[Exercise aim] Retype the tail of the data exactly, starting at the line containing "imported = [obj" and stopping at the last line.

[Data provided]

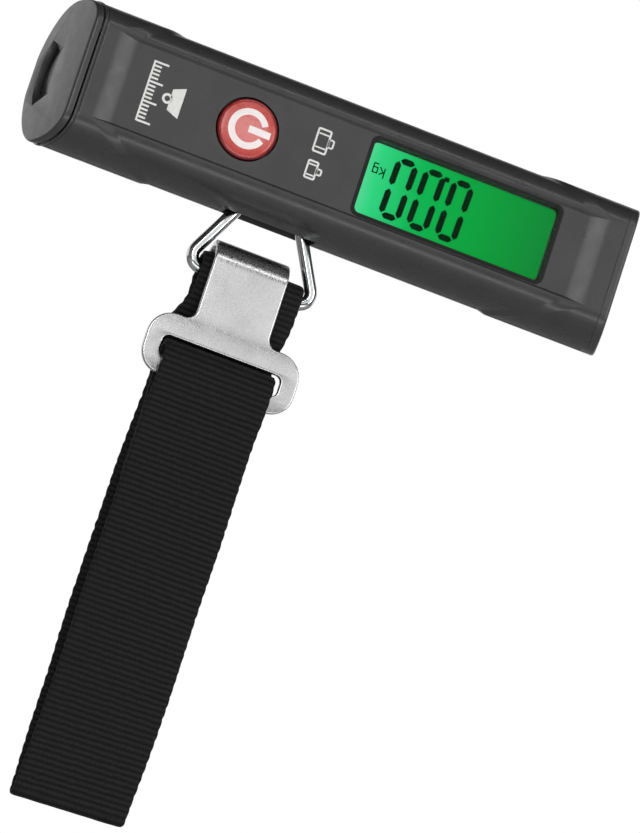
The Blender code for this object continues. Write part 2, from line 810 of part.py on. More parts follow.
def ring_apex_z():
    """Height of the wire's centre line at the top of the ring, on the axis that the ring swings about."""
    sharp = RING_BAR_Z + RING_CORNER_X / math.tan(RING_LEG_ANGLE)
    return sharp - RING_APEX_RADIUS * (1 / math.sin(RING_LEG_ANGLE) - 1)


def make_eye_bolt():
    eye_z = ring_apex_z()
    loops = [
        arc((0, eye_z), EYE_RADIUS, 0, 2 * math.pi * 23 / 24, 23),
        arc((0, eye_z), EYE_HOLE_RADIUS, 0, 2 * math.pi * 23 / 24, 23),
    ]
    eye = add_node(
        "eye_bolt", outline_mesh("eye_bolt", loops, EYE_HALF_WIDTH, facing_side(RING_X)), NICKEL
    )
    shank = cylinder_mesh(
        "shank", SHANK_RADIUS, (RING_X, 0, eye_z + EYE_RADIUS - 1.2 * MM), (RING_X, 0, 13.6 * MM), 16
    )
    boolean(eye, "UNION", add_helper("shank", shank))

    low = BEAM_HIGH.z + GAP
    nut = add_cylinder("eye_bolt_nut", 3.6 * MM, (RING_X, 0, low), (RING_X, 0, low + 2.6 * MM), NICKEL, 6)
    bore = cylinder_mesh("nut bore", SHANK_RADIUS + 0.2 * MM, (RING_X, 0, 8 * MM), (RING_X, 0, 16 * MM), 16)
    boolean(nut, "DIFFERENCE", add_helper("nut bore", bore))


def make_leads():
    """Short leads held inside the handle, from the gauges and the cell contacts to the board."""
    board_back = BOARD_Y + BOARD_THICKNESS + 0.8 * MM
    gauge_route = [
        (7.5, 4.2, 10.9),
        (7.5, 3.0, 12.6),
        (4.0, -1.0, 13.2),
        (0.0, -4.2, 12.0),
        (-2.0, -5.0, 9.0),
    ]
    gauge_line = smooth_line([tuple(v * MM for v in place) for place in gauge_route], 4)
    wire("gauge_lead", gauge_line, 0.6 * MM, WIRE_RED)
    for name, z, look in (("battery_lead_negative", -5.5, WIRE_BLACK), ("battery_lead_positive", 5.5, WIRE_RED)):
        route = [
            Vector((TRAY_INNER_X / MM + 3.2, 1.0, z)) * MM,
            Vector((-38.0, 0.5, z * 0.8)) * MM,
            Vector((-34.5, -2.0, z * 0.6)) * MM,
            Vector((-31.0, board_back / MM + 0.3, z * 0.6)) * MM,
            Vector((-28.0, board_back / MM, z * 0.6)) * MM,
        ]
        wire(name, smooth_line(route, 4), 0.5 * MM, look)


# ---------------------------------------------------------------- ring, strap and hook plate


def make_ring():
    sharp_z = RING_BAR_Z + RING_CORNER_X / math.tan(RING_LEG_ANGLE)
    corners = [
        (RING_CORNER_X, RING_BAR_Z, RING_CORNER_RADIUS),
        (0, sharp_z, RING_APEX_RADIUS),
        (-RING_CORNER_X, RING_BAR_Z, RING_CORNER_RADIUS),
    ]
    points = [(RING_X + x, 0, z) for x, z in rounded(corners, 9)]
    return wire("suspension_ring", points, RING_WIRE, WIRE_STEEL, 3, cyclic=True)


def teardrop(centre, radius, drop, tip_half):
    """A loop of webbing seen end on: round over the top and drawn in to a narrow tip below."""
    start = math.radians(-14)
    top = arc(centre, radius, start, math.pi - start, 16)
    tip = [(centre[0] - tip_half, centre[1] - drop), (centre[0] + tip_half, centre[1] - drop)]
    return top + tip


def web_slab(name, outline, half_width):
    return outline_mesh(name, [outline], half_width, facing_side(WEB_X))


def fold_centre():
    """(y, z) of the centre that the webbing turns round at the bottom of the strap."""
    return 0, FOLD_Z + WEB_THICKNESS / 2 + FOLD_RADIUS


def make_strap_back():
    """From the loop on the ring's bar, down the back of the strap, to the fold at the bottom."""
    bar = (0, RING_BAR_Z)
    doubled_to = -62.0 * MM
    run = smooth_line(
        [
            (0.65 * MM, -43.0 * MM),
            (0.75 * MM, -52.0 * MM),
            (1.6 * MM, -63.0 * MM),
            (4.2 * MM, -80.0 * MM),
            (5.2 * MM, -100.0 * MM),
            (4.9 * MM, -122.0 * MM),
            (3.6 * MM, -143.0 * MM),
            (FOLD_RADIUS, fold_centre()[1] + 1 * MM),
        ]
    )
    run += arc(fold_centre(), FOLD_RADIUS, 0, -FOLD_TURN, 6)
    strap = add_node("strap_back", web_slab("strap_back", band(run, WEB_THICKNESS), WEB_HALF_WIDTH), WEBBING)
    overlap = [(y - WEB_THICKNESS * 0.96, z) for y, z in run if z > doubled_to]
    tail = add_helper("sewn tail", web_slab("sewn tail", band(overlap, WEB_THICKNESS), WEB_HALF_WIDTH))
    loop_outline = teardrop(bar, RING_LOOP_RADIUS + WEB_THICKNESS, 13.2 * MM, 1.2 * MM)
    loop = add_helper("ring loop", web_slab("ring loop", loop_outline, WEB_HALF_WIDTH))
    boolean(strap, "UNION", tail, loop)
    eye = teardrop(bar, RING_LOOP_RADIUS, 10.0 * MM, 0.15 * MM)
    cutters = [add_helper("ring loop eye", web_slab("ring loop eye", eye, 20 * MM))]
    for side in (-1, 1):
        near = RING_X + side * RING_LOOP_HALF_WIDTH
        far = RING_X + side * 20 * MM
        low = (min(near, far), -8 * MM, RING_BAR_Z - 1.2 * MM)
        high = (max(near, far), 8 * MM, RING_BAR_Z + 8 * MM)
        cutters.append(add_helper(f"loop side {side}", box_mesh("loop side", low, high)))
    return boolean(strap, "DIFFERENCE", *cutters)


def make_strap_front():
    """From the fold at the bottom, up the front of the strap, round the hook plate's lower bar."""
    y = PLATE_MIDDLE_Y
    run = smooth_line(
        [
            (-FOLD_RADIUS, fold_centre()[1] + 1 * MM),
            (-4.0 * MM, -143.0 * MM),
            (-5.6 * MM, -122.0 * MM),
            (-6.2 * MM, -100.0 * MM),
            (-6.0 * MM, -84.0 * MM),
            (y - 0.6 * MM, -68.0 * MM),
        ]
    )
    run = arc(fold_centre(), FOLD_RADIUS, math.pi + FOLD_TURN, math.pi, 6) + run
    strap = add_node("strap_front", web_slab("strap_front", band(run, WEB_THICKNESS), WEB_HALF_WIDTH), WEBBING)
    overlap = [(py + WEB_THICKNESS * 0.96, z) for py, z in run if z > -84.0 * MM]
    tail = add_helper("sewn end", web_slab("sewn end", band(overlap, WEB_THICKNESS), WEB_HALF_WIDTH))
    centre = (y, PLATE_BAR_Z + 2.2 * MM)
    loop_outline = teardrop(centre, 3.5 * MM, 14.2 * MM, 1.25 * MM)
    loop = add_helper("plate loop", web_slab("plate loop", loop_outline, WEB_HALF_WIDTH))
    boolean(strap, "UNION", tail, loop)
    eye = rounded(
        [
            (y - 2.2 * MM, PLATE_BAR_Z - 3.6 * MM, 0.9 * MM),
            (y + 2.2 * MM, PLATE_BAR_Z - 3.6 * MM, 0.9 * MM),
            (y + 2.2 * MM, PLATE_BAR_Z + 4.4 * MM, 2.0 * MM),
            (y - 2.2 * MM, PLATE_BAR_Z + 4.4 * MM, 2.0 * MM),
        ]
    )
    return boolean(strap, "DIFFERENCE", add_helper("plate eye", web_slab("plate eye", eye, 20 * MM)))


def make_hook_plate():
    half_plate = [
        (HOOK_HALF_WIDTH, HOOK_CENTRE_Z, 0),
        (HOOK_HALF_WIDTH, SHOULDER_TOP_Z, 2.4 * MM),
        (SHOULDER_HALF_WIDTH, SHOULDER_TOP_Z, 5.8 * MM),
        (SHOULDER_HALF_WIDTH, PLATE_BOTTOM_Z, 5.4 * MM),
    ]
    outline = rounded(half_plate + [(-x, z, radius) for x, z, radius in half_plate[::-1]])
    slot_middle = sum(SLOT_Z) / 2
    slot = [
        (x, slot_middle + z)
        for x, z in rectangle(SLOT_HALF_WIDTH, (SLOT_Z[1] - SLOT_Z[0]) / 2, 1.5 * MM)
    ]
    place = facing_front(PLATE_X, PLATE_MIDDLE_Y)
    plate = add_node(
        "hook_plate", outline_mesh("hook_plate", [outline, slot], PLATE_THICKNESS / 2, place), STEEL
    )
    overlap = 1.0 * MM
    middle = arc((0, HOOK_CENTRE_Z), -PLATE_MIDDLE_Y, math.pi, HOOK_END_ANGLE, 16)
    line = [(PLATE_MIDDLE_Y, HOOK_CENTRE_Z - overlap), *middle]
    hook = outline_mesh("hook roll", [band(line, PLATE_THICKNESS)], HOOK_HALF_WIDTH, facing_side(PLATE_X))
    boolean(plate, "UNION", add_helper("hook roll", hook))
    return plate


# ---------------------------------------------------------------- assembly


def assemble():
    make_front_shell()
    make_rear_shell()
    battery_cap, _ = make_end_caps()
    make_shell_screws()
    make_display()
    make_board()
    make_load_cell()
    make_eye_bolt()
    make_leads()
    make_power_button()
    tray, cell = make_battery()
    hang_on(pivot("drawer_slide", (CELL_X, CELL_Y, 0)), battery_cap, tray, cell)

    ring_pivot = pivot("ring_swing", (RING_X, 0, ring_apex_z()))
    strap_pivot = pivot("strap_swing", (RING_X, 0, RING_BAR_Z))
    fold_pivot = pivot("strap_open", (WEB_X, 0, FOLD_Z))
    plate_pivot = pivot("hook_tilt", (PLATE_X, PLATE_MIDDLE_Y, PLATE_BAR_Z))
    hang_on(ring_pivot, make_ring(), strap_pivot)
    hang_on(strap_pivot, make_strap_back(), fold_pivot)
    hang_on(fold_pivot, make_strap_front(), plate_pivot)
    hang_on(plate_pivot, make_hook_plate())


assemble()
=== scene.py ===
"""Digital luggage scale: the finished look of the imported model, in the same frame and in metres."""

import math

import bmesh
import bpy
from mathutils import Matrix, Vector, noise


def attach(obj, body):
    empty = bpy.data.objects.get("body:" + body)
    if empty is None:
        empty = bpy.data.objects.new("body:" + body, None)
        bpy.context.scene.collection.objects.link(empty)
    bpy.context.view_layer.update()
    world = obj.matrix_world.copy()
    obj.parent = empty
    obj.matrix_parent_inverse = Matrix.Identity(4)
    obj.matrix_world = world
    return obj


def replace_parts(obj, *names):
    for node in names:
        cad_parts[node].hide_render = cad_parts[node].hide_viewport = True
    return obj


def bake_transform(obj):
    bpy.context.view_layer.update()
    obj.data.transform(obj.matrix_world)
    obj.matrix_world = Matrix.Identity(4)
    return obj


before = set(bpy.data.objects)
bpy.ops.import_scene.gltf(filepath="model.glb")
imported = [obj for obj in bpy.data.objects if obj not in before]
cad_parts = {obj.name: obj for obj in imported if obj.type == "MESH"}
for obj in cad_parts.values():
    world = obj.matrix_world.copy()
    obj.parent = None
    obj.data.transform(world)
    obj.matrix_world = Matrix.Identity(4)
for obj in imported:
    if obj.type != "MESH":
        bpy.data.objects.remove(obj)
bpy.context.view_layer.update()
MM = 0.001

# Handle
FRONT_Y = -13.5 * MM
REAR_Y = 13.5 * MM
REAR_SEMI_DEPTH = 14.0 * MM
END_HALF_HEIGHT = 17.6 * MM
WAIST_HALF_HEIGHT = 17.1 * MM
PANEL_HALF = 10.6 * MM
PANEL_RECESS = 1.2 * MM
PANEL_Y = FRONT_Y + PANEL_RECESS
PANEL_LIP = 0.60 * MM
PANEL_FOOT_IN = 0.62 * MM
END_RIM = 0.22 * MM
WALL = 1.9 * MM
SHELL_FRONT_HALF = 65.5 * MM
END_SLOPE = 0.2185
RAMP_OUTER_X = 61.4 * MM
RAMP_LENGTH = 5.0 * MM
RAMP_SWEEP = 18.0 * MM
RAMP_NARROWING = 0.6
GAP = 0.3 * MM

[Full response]
imported = [obj for obj in bpy.data.objects if obj not in before]
cad_parts = {obj.name: obj for obj in imported if obj.type == "MESH"}
for obj in cad_parts.values():
    world = obj.matrix_world.copy()
    obj.parent = None
    obj.data.transform(world)
    obj.matrix_world = Matrix.Identity(4)
for obj in imported:
    if obj.type != "MESH":
        bpy.data.objects.remove(obj)
bpy.context.view_layer.update()
MM = 0.001

# Handle
FRONT_Y = -13.5 * MM
REAR_Y = 13.5 * MM
REAR_SEMI_DEPTH = 14.0 * MM
END_HALF_HEIGHT = 17.6 * MM
WAIST_HALF_HEIGHT = 17.1 * MM
PANEL_HALF = 10.6 * MM
PANEL_RECESS = 1.2 * MM
PANEL_Y = FRONT_Y + PANEL_RECESS
PANEL_LIP = 0.60 * MM
PANEL_FOOT_IN = 0.62 * MM
END_RIM = 0.22 * MM
WALL = 1.9 * MM
SHELL_FRONT_HALF = 65.5 * MM
END_SLOPE = 0.2185
RAMP_OUTER_X = 61.4 * MM
RAMP_LENGTH = 5.0 * MM
RAMP_SWEEP = 18.0 * MM
RAMP_NARROWING = 0.6
GAP = 0.3 * MM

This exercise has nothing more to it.